Speaking at the annual Association of National Advertisers Masters of Marketing conference here, Mr. Lachky, exec VP-creative and global industry development, had tough words for Bud.TV, the company's highly touted but largely unsuccessful attempt at creating an online entertainment channel. (See video excerpts.)
Somewhat enigmatically he called the website a "flawed idea but brilliant concept." But when he listed its shortcomings, Mr. Lachky was more precise. Bud.TV was bedeviled by an unwieldy registration process; installed to keep underage web surfers out, it ultimately turned a lot of legal beer drinkers away as well.
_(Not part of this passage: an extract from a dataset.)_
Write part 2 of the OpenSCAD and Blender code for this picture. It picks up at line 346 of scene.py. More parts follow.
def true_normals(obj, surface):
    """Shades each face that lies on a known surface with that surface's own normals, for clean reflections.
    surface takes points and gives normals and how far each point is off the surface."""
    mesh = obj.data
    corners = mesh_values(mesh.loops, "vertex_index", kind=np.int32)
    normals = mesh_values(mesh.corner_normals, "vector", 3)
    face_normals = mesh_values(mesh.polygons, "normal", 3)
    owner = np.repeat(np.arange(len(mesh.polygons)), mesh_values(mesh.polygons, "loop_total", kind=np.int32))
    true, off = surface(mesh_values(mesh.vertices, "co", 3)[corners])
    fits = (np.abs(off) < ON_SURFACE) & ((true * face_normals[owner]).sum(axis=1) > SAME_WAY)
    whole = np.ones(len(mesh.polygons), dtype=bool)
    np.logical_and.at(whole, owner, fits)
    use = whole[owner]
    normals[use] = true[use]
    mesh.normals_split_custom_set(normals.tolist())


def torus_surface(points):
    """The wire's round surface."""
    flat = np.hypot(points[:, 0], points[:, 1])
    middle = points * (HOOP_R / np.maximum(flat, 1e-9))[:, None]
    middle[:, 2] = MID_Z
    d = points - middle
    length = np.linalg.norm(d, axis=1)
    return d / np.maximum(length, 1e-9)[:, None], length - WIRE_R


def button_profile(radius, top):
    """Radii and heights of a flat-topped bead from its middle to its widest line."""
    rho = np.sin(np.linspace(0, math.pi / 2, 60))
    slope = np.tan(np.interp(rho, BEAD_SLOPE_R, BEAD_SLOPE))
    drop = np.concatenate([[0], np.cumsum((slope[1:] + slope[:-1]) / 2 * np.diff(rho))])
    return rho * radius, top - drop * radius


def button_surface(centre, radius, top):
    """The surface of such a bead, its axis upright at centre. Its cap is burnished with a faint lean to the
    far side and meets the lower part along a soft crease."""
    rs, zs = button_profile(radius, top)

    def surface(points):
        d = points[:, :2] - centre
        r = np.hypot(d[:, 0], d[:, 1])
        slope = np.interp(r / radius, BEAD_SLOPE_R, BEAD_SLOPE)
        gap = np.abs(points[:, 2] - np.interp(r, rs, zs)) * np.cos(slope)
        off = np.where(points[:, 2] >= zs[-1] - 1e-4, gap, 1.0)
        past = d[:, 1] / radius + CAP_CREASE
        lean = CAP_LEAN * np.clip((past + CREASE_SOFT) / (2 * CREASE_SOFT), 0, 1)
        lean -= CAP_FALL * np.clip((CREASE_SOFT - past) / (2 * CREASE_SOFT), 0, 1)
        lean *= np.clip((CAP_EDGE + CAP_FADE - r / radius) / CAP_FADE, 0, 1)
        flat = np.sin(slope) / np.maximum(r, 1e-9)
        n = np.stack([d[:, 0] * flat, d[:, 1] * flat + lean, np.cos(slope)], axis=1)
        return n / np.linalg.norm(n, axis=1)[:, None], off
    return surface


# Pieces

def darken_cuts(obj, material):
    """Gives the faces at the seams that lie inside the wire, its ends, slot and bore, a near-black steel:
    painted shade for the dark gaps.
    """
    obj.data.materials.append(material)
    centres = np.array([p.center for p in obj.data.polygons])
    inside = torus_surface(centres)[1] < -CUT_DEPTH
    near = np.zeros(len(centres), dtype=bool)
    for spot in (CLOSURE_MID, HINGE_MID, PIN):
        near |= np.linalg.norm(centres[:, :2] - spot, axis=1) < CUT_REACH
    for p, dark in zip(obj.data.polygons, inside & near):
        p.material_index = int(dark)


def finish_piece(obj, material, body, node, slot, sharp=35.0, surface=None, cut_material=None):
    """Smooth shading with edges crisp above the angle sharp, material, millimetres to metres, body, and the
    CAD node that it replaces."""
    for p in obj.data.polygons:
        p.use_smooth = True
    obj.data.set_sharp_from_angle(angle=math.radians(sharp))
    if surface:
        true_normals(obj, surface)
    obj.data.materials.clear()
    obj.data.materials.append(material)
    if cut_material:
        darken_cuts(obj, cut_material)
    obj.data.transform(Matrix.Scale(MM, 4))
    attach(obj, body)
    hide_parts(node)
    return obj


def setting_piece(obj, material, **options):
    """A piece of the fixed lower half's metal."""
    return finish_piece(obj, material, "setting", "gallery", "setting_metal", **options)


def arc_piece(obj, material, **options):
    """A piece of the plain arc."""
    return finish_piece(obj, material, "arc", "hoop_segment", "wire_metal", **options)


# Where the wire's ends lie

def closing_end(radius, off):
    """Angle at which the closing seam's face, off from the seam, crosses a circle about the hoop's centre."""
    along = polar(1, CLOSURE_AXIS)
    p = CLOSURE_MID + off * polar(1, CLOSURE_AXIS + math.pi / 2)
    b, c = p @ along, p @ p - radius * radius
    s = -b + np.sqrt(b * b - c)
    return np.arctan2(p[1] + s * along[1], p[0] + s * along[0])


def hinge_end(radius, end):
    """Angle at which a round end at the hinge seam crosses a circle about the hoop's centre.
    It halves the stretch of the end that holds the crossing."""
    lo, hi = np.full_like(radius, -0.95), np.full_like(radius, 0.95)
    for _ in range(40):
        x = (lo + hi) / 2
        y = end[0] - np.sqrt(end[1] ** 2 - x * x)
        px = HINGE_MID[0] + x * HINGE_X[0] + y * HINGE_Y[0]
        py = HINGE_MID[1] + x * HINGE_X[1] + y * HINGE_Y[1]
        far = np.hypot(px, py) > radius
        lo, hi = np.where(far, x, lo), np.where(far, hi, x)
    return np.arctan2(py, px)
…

He lamented that such a gate -- it required that users provide their driver's license numbers -- was needed, while acknowledging that a company like A-B doesn't have much choice in the matter, even if it drove consumers away.
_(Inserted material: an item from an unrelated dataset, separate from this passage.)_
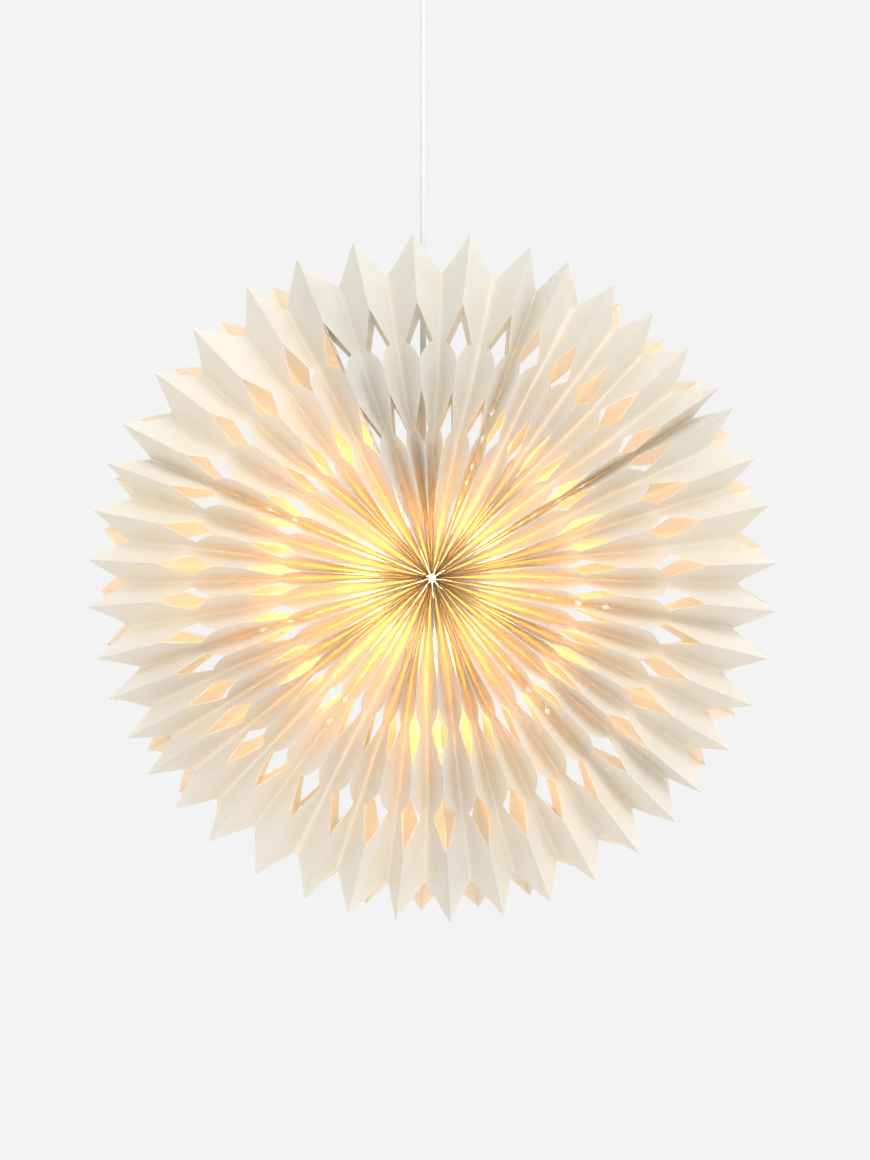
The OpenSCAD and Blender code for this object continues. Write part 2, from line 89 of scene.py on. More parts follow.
class Shader:
    """A material under construction, with short calls for the nodes that the finishes share."""

    MIX_FIRST = 6
    MIX_SECOND = 7
    MIX_RESULT = 2
    EDGE_SAMPLES = 4
    EDGE_SPAN: Span = (0.75, 0.99)

    def __init__(self, name: str) -> None:
        """Starts an empty material.

        Args:
            name: the material's name.
        """
        self.material = bpy.data.materials.new(name)
        self.material.use_nodes = True
        self.tree = self.material.node_tree
        self.tree.nodes.clear()
        self.output = self.tree.nodes.new("ShaderNodeOutputMaterial")
        self.coordinates = self.tree.nodes.new("ShaderNodeTexCoord").outputs["Object"]

    def node(self, kind: str, values: dict | None = None, **settings) -> bpy.types.Node:
        """Adds a node.

        Args:
            kind: Blender's name for the node's type, without the ShaderNode in front.
            values: an input socket's name or number, and its value or the socket linked to it.
            **settings: the node's own properties.

        Returns:
            The new node.
        """
        made = self.tree.nodes.new("ShaderNode" + kind)
        for key, value in settings.items():
            setattr(made, key, value)
        for key, value in (values or {}).items():
            if isinstance(value, bpy.types.NodeSocket):
                self.tree.links.new(value, made.inputs[key])
            elif isinstance(value, tuple) and len(value) == 3 and made.inputs[key].type == "RGBA":
                made.inputs[key].default_value = (*value, 1.0)
            else:
                made.inputs[key].default_value = value
        return made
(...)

"The nature of the consumer today is to go anywhere they want online," he said.
He also criticized the attempt to keep the Bud brand at arm's length from the content. He said, "I don't understand why you'd have Bud.TV and not have anything branded on it."
Discounts rivals' claim
Mr. Lachky also took aim at the recently announced decision by SAB Miller and Molson Coors to combine their U.S. operations in a move that the companies claim will yield $500 million in annual cost savings.
"Everyone took that $500 million in efficiencies at face value," he said. "It means they're going to be closing breweries and cutting people's jobs.
"How do you marry to very distinct cultures," he said. "There's one culture that's about building brands vs. one that all about growing share and brand denigration."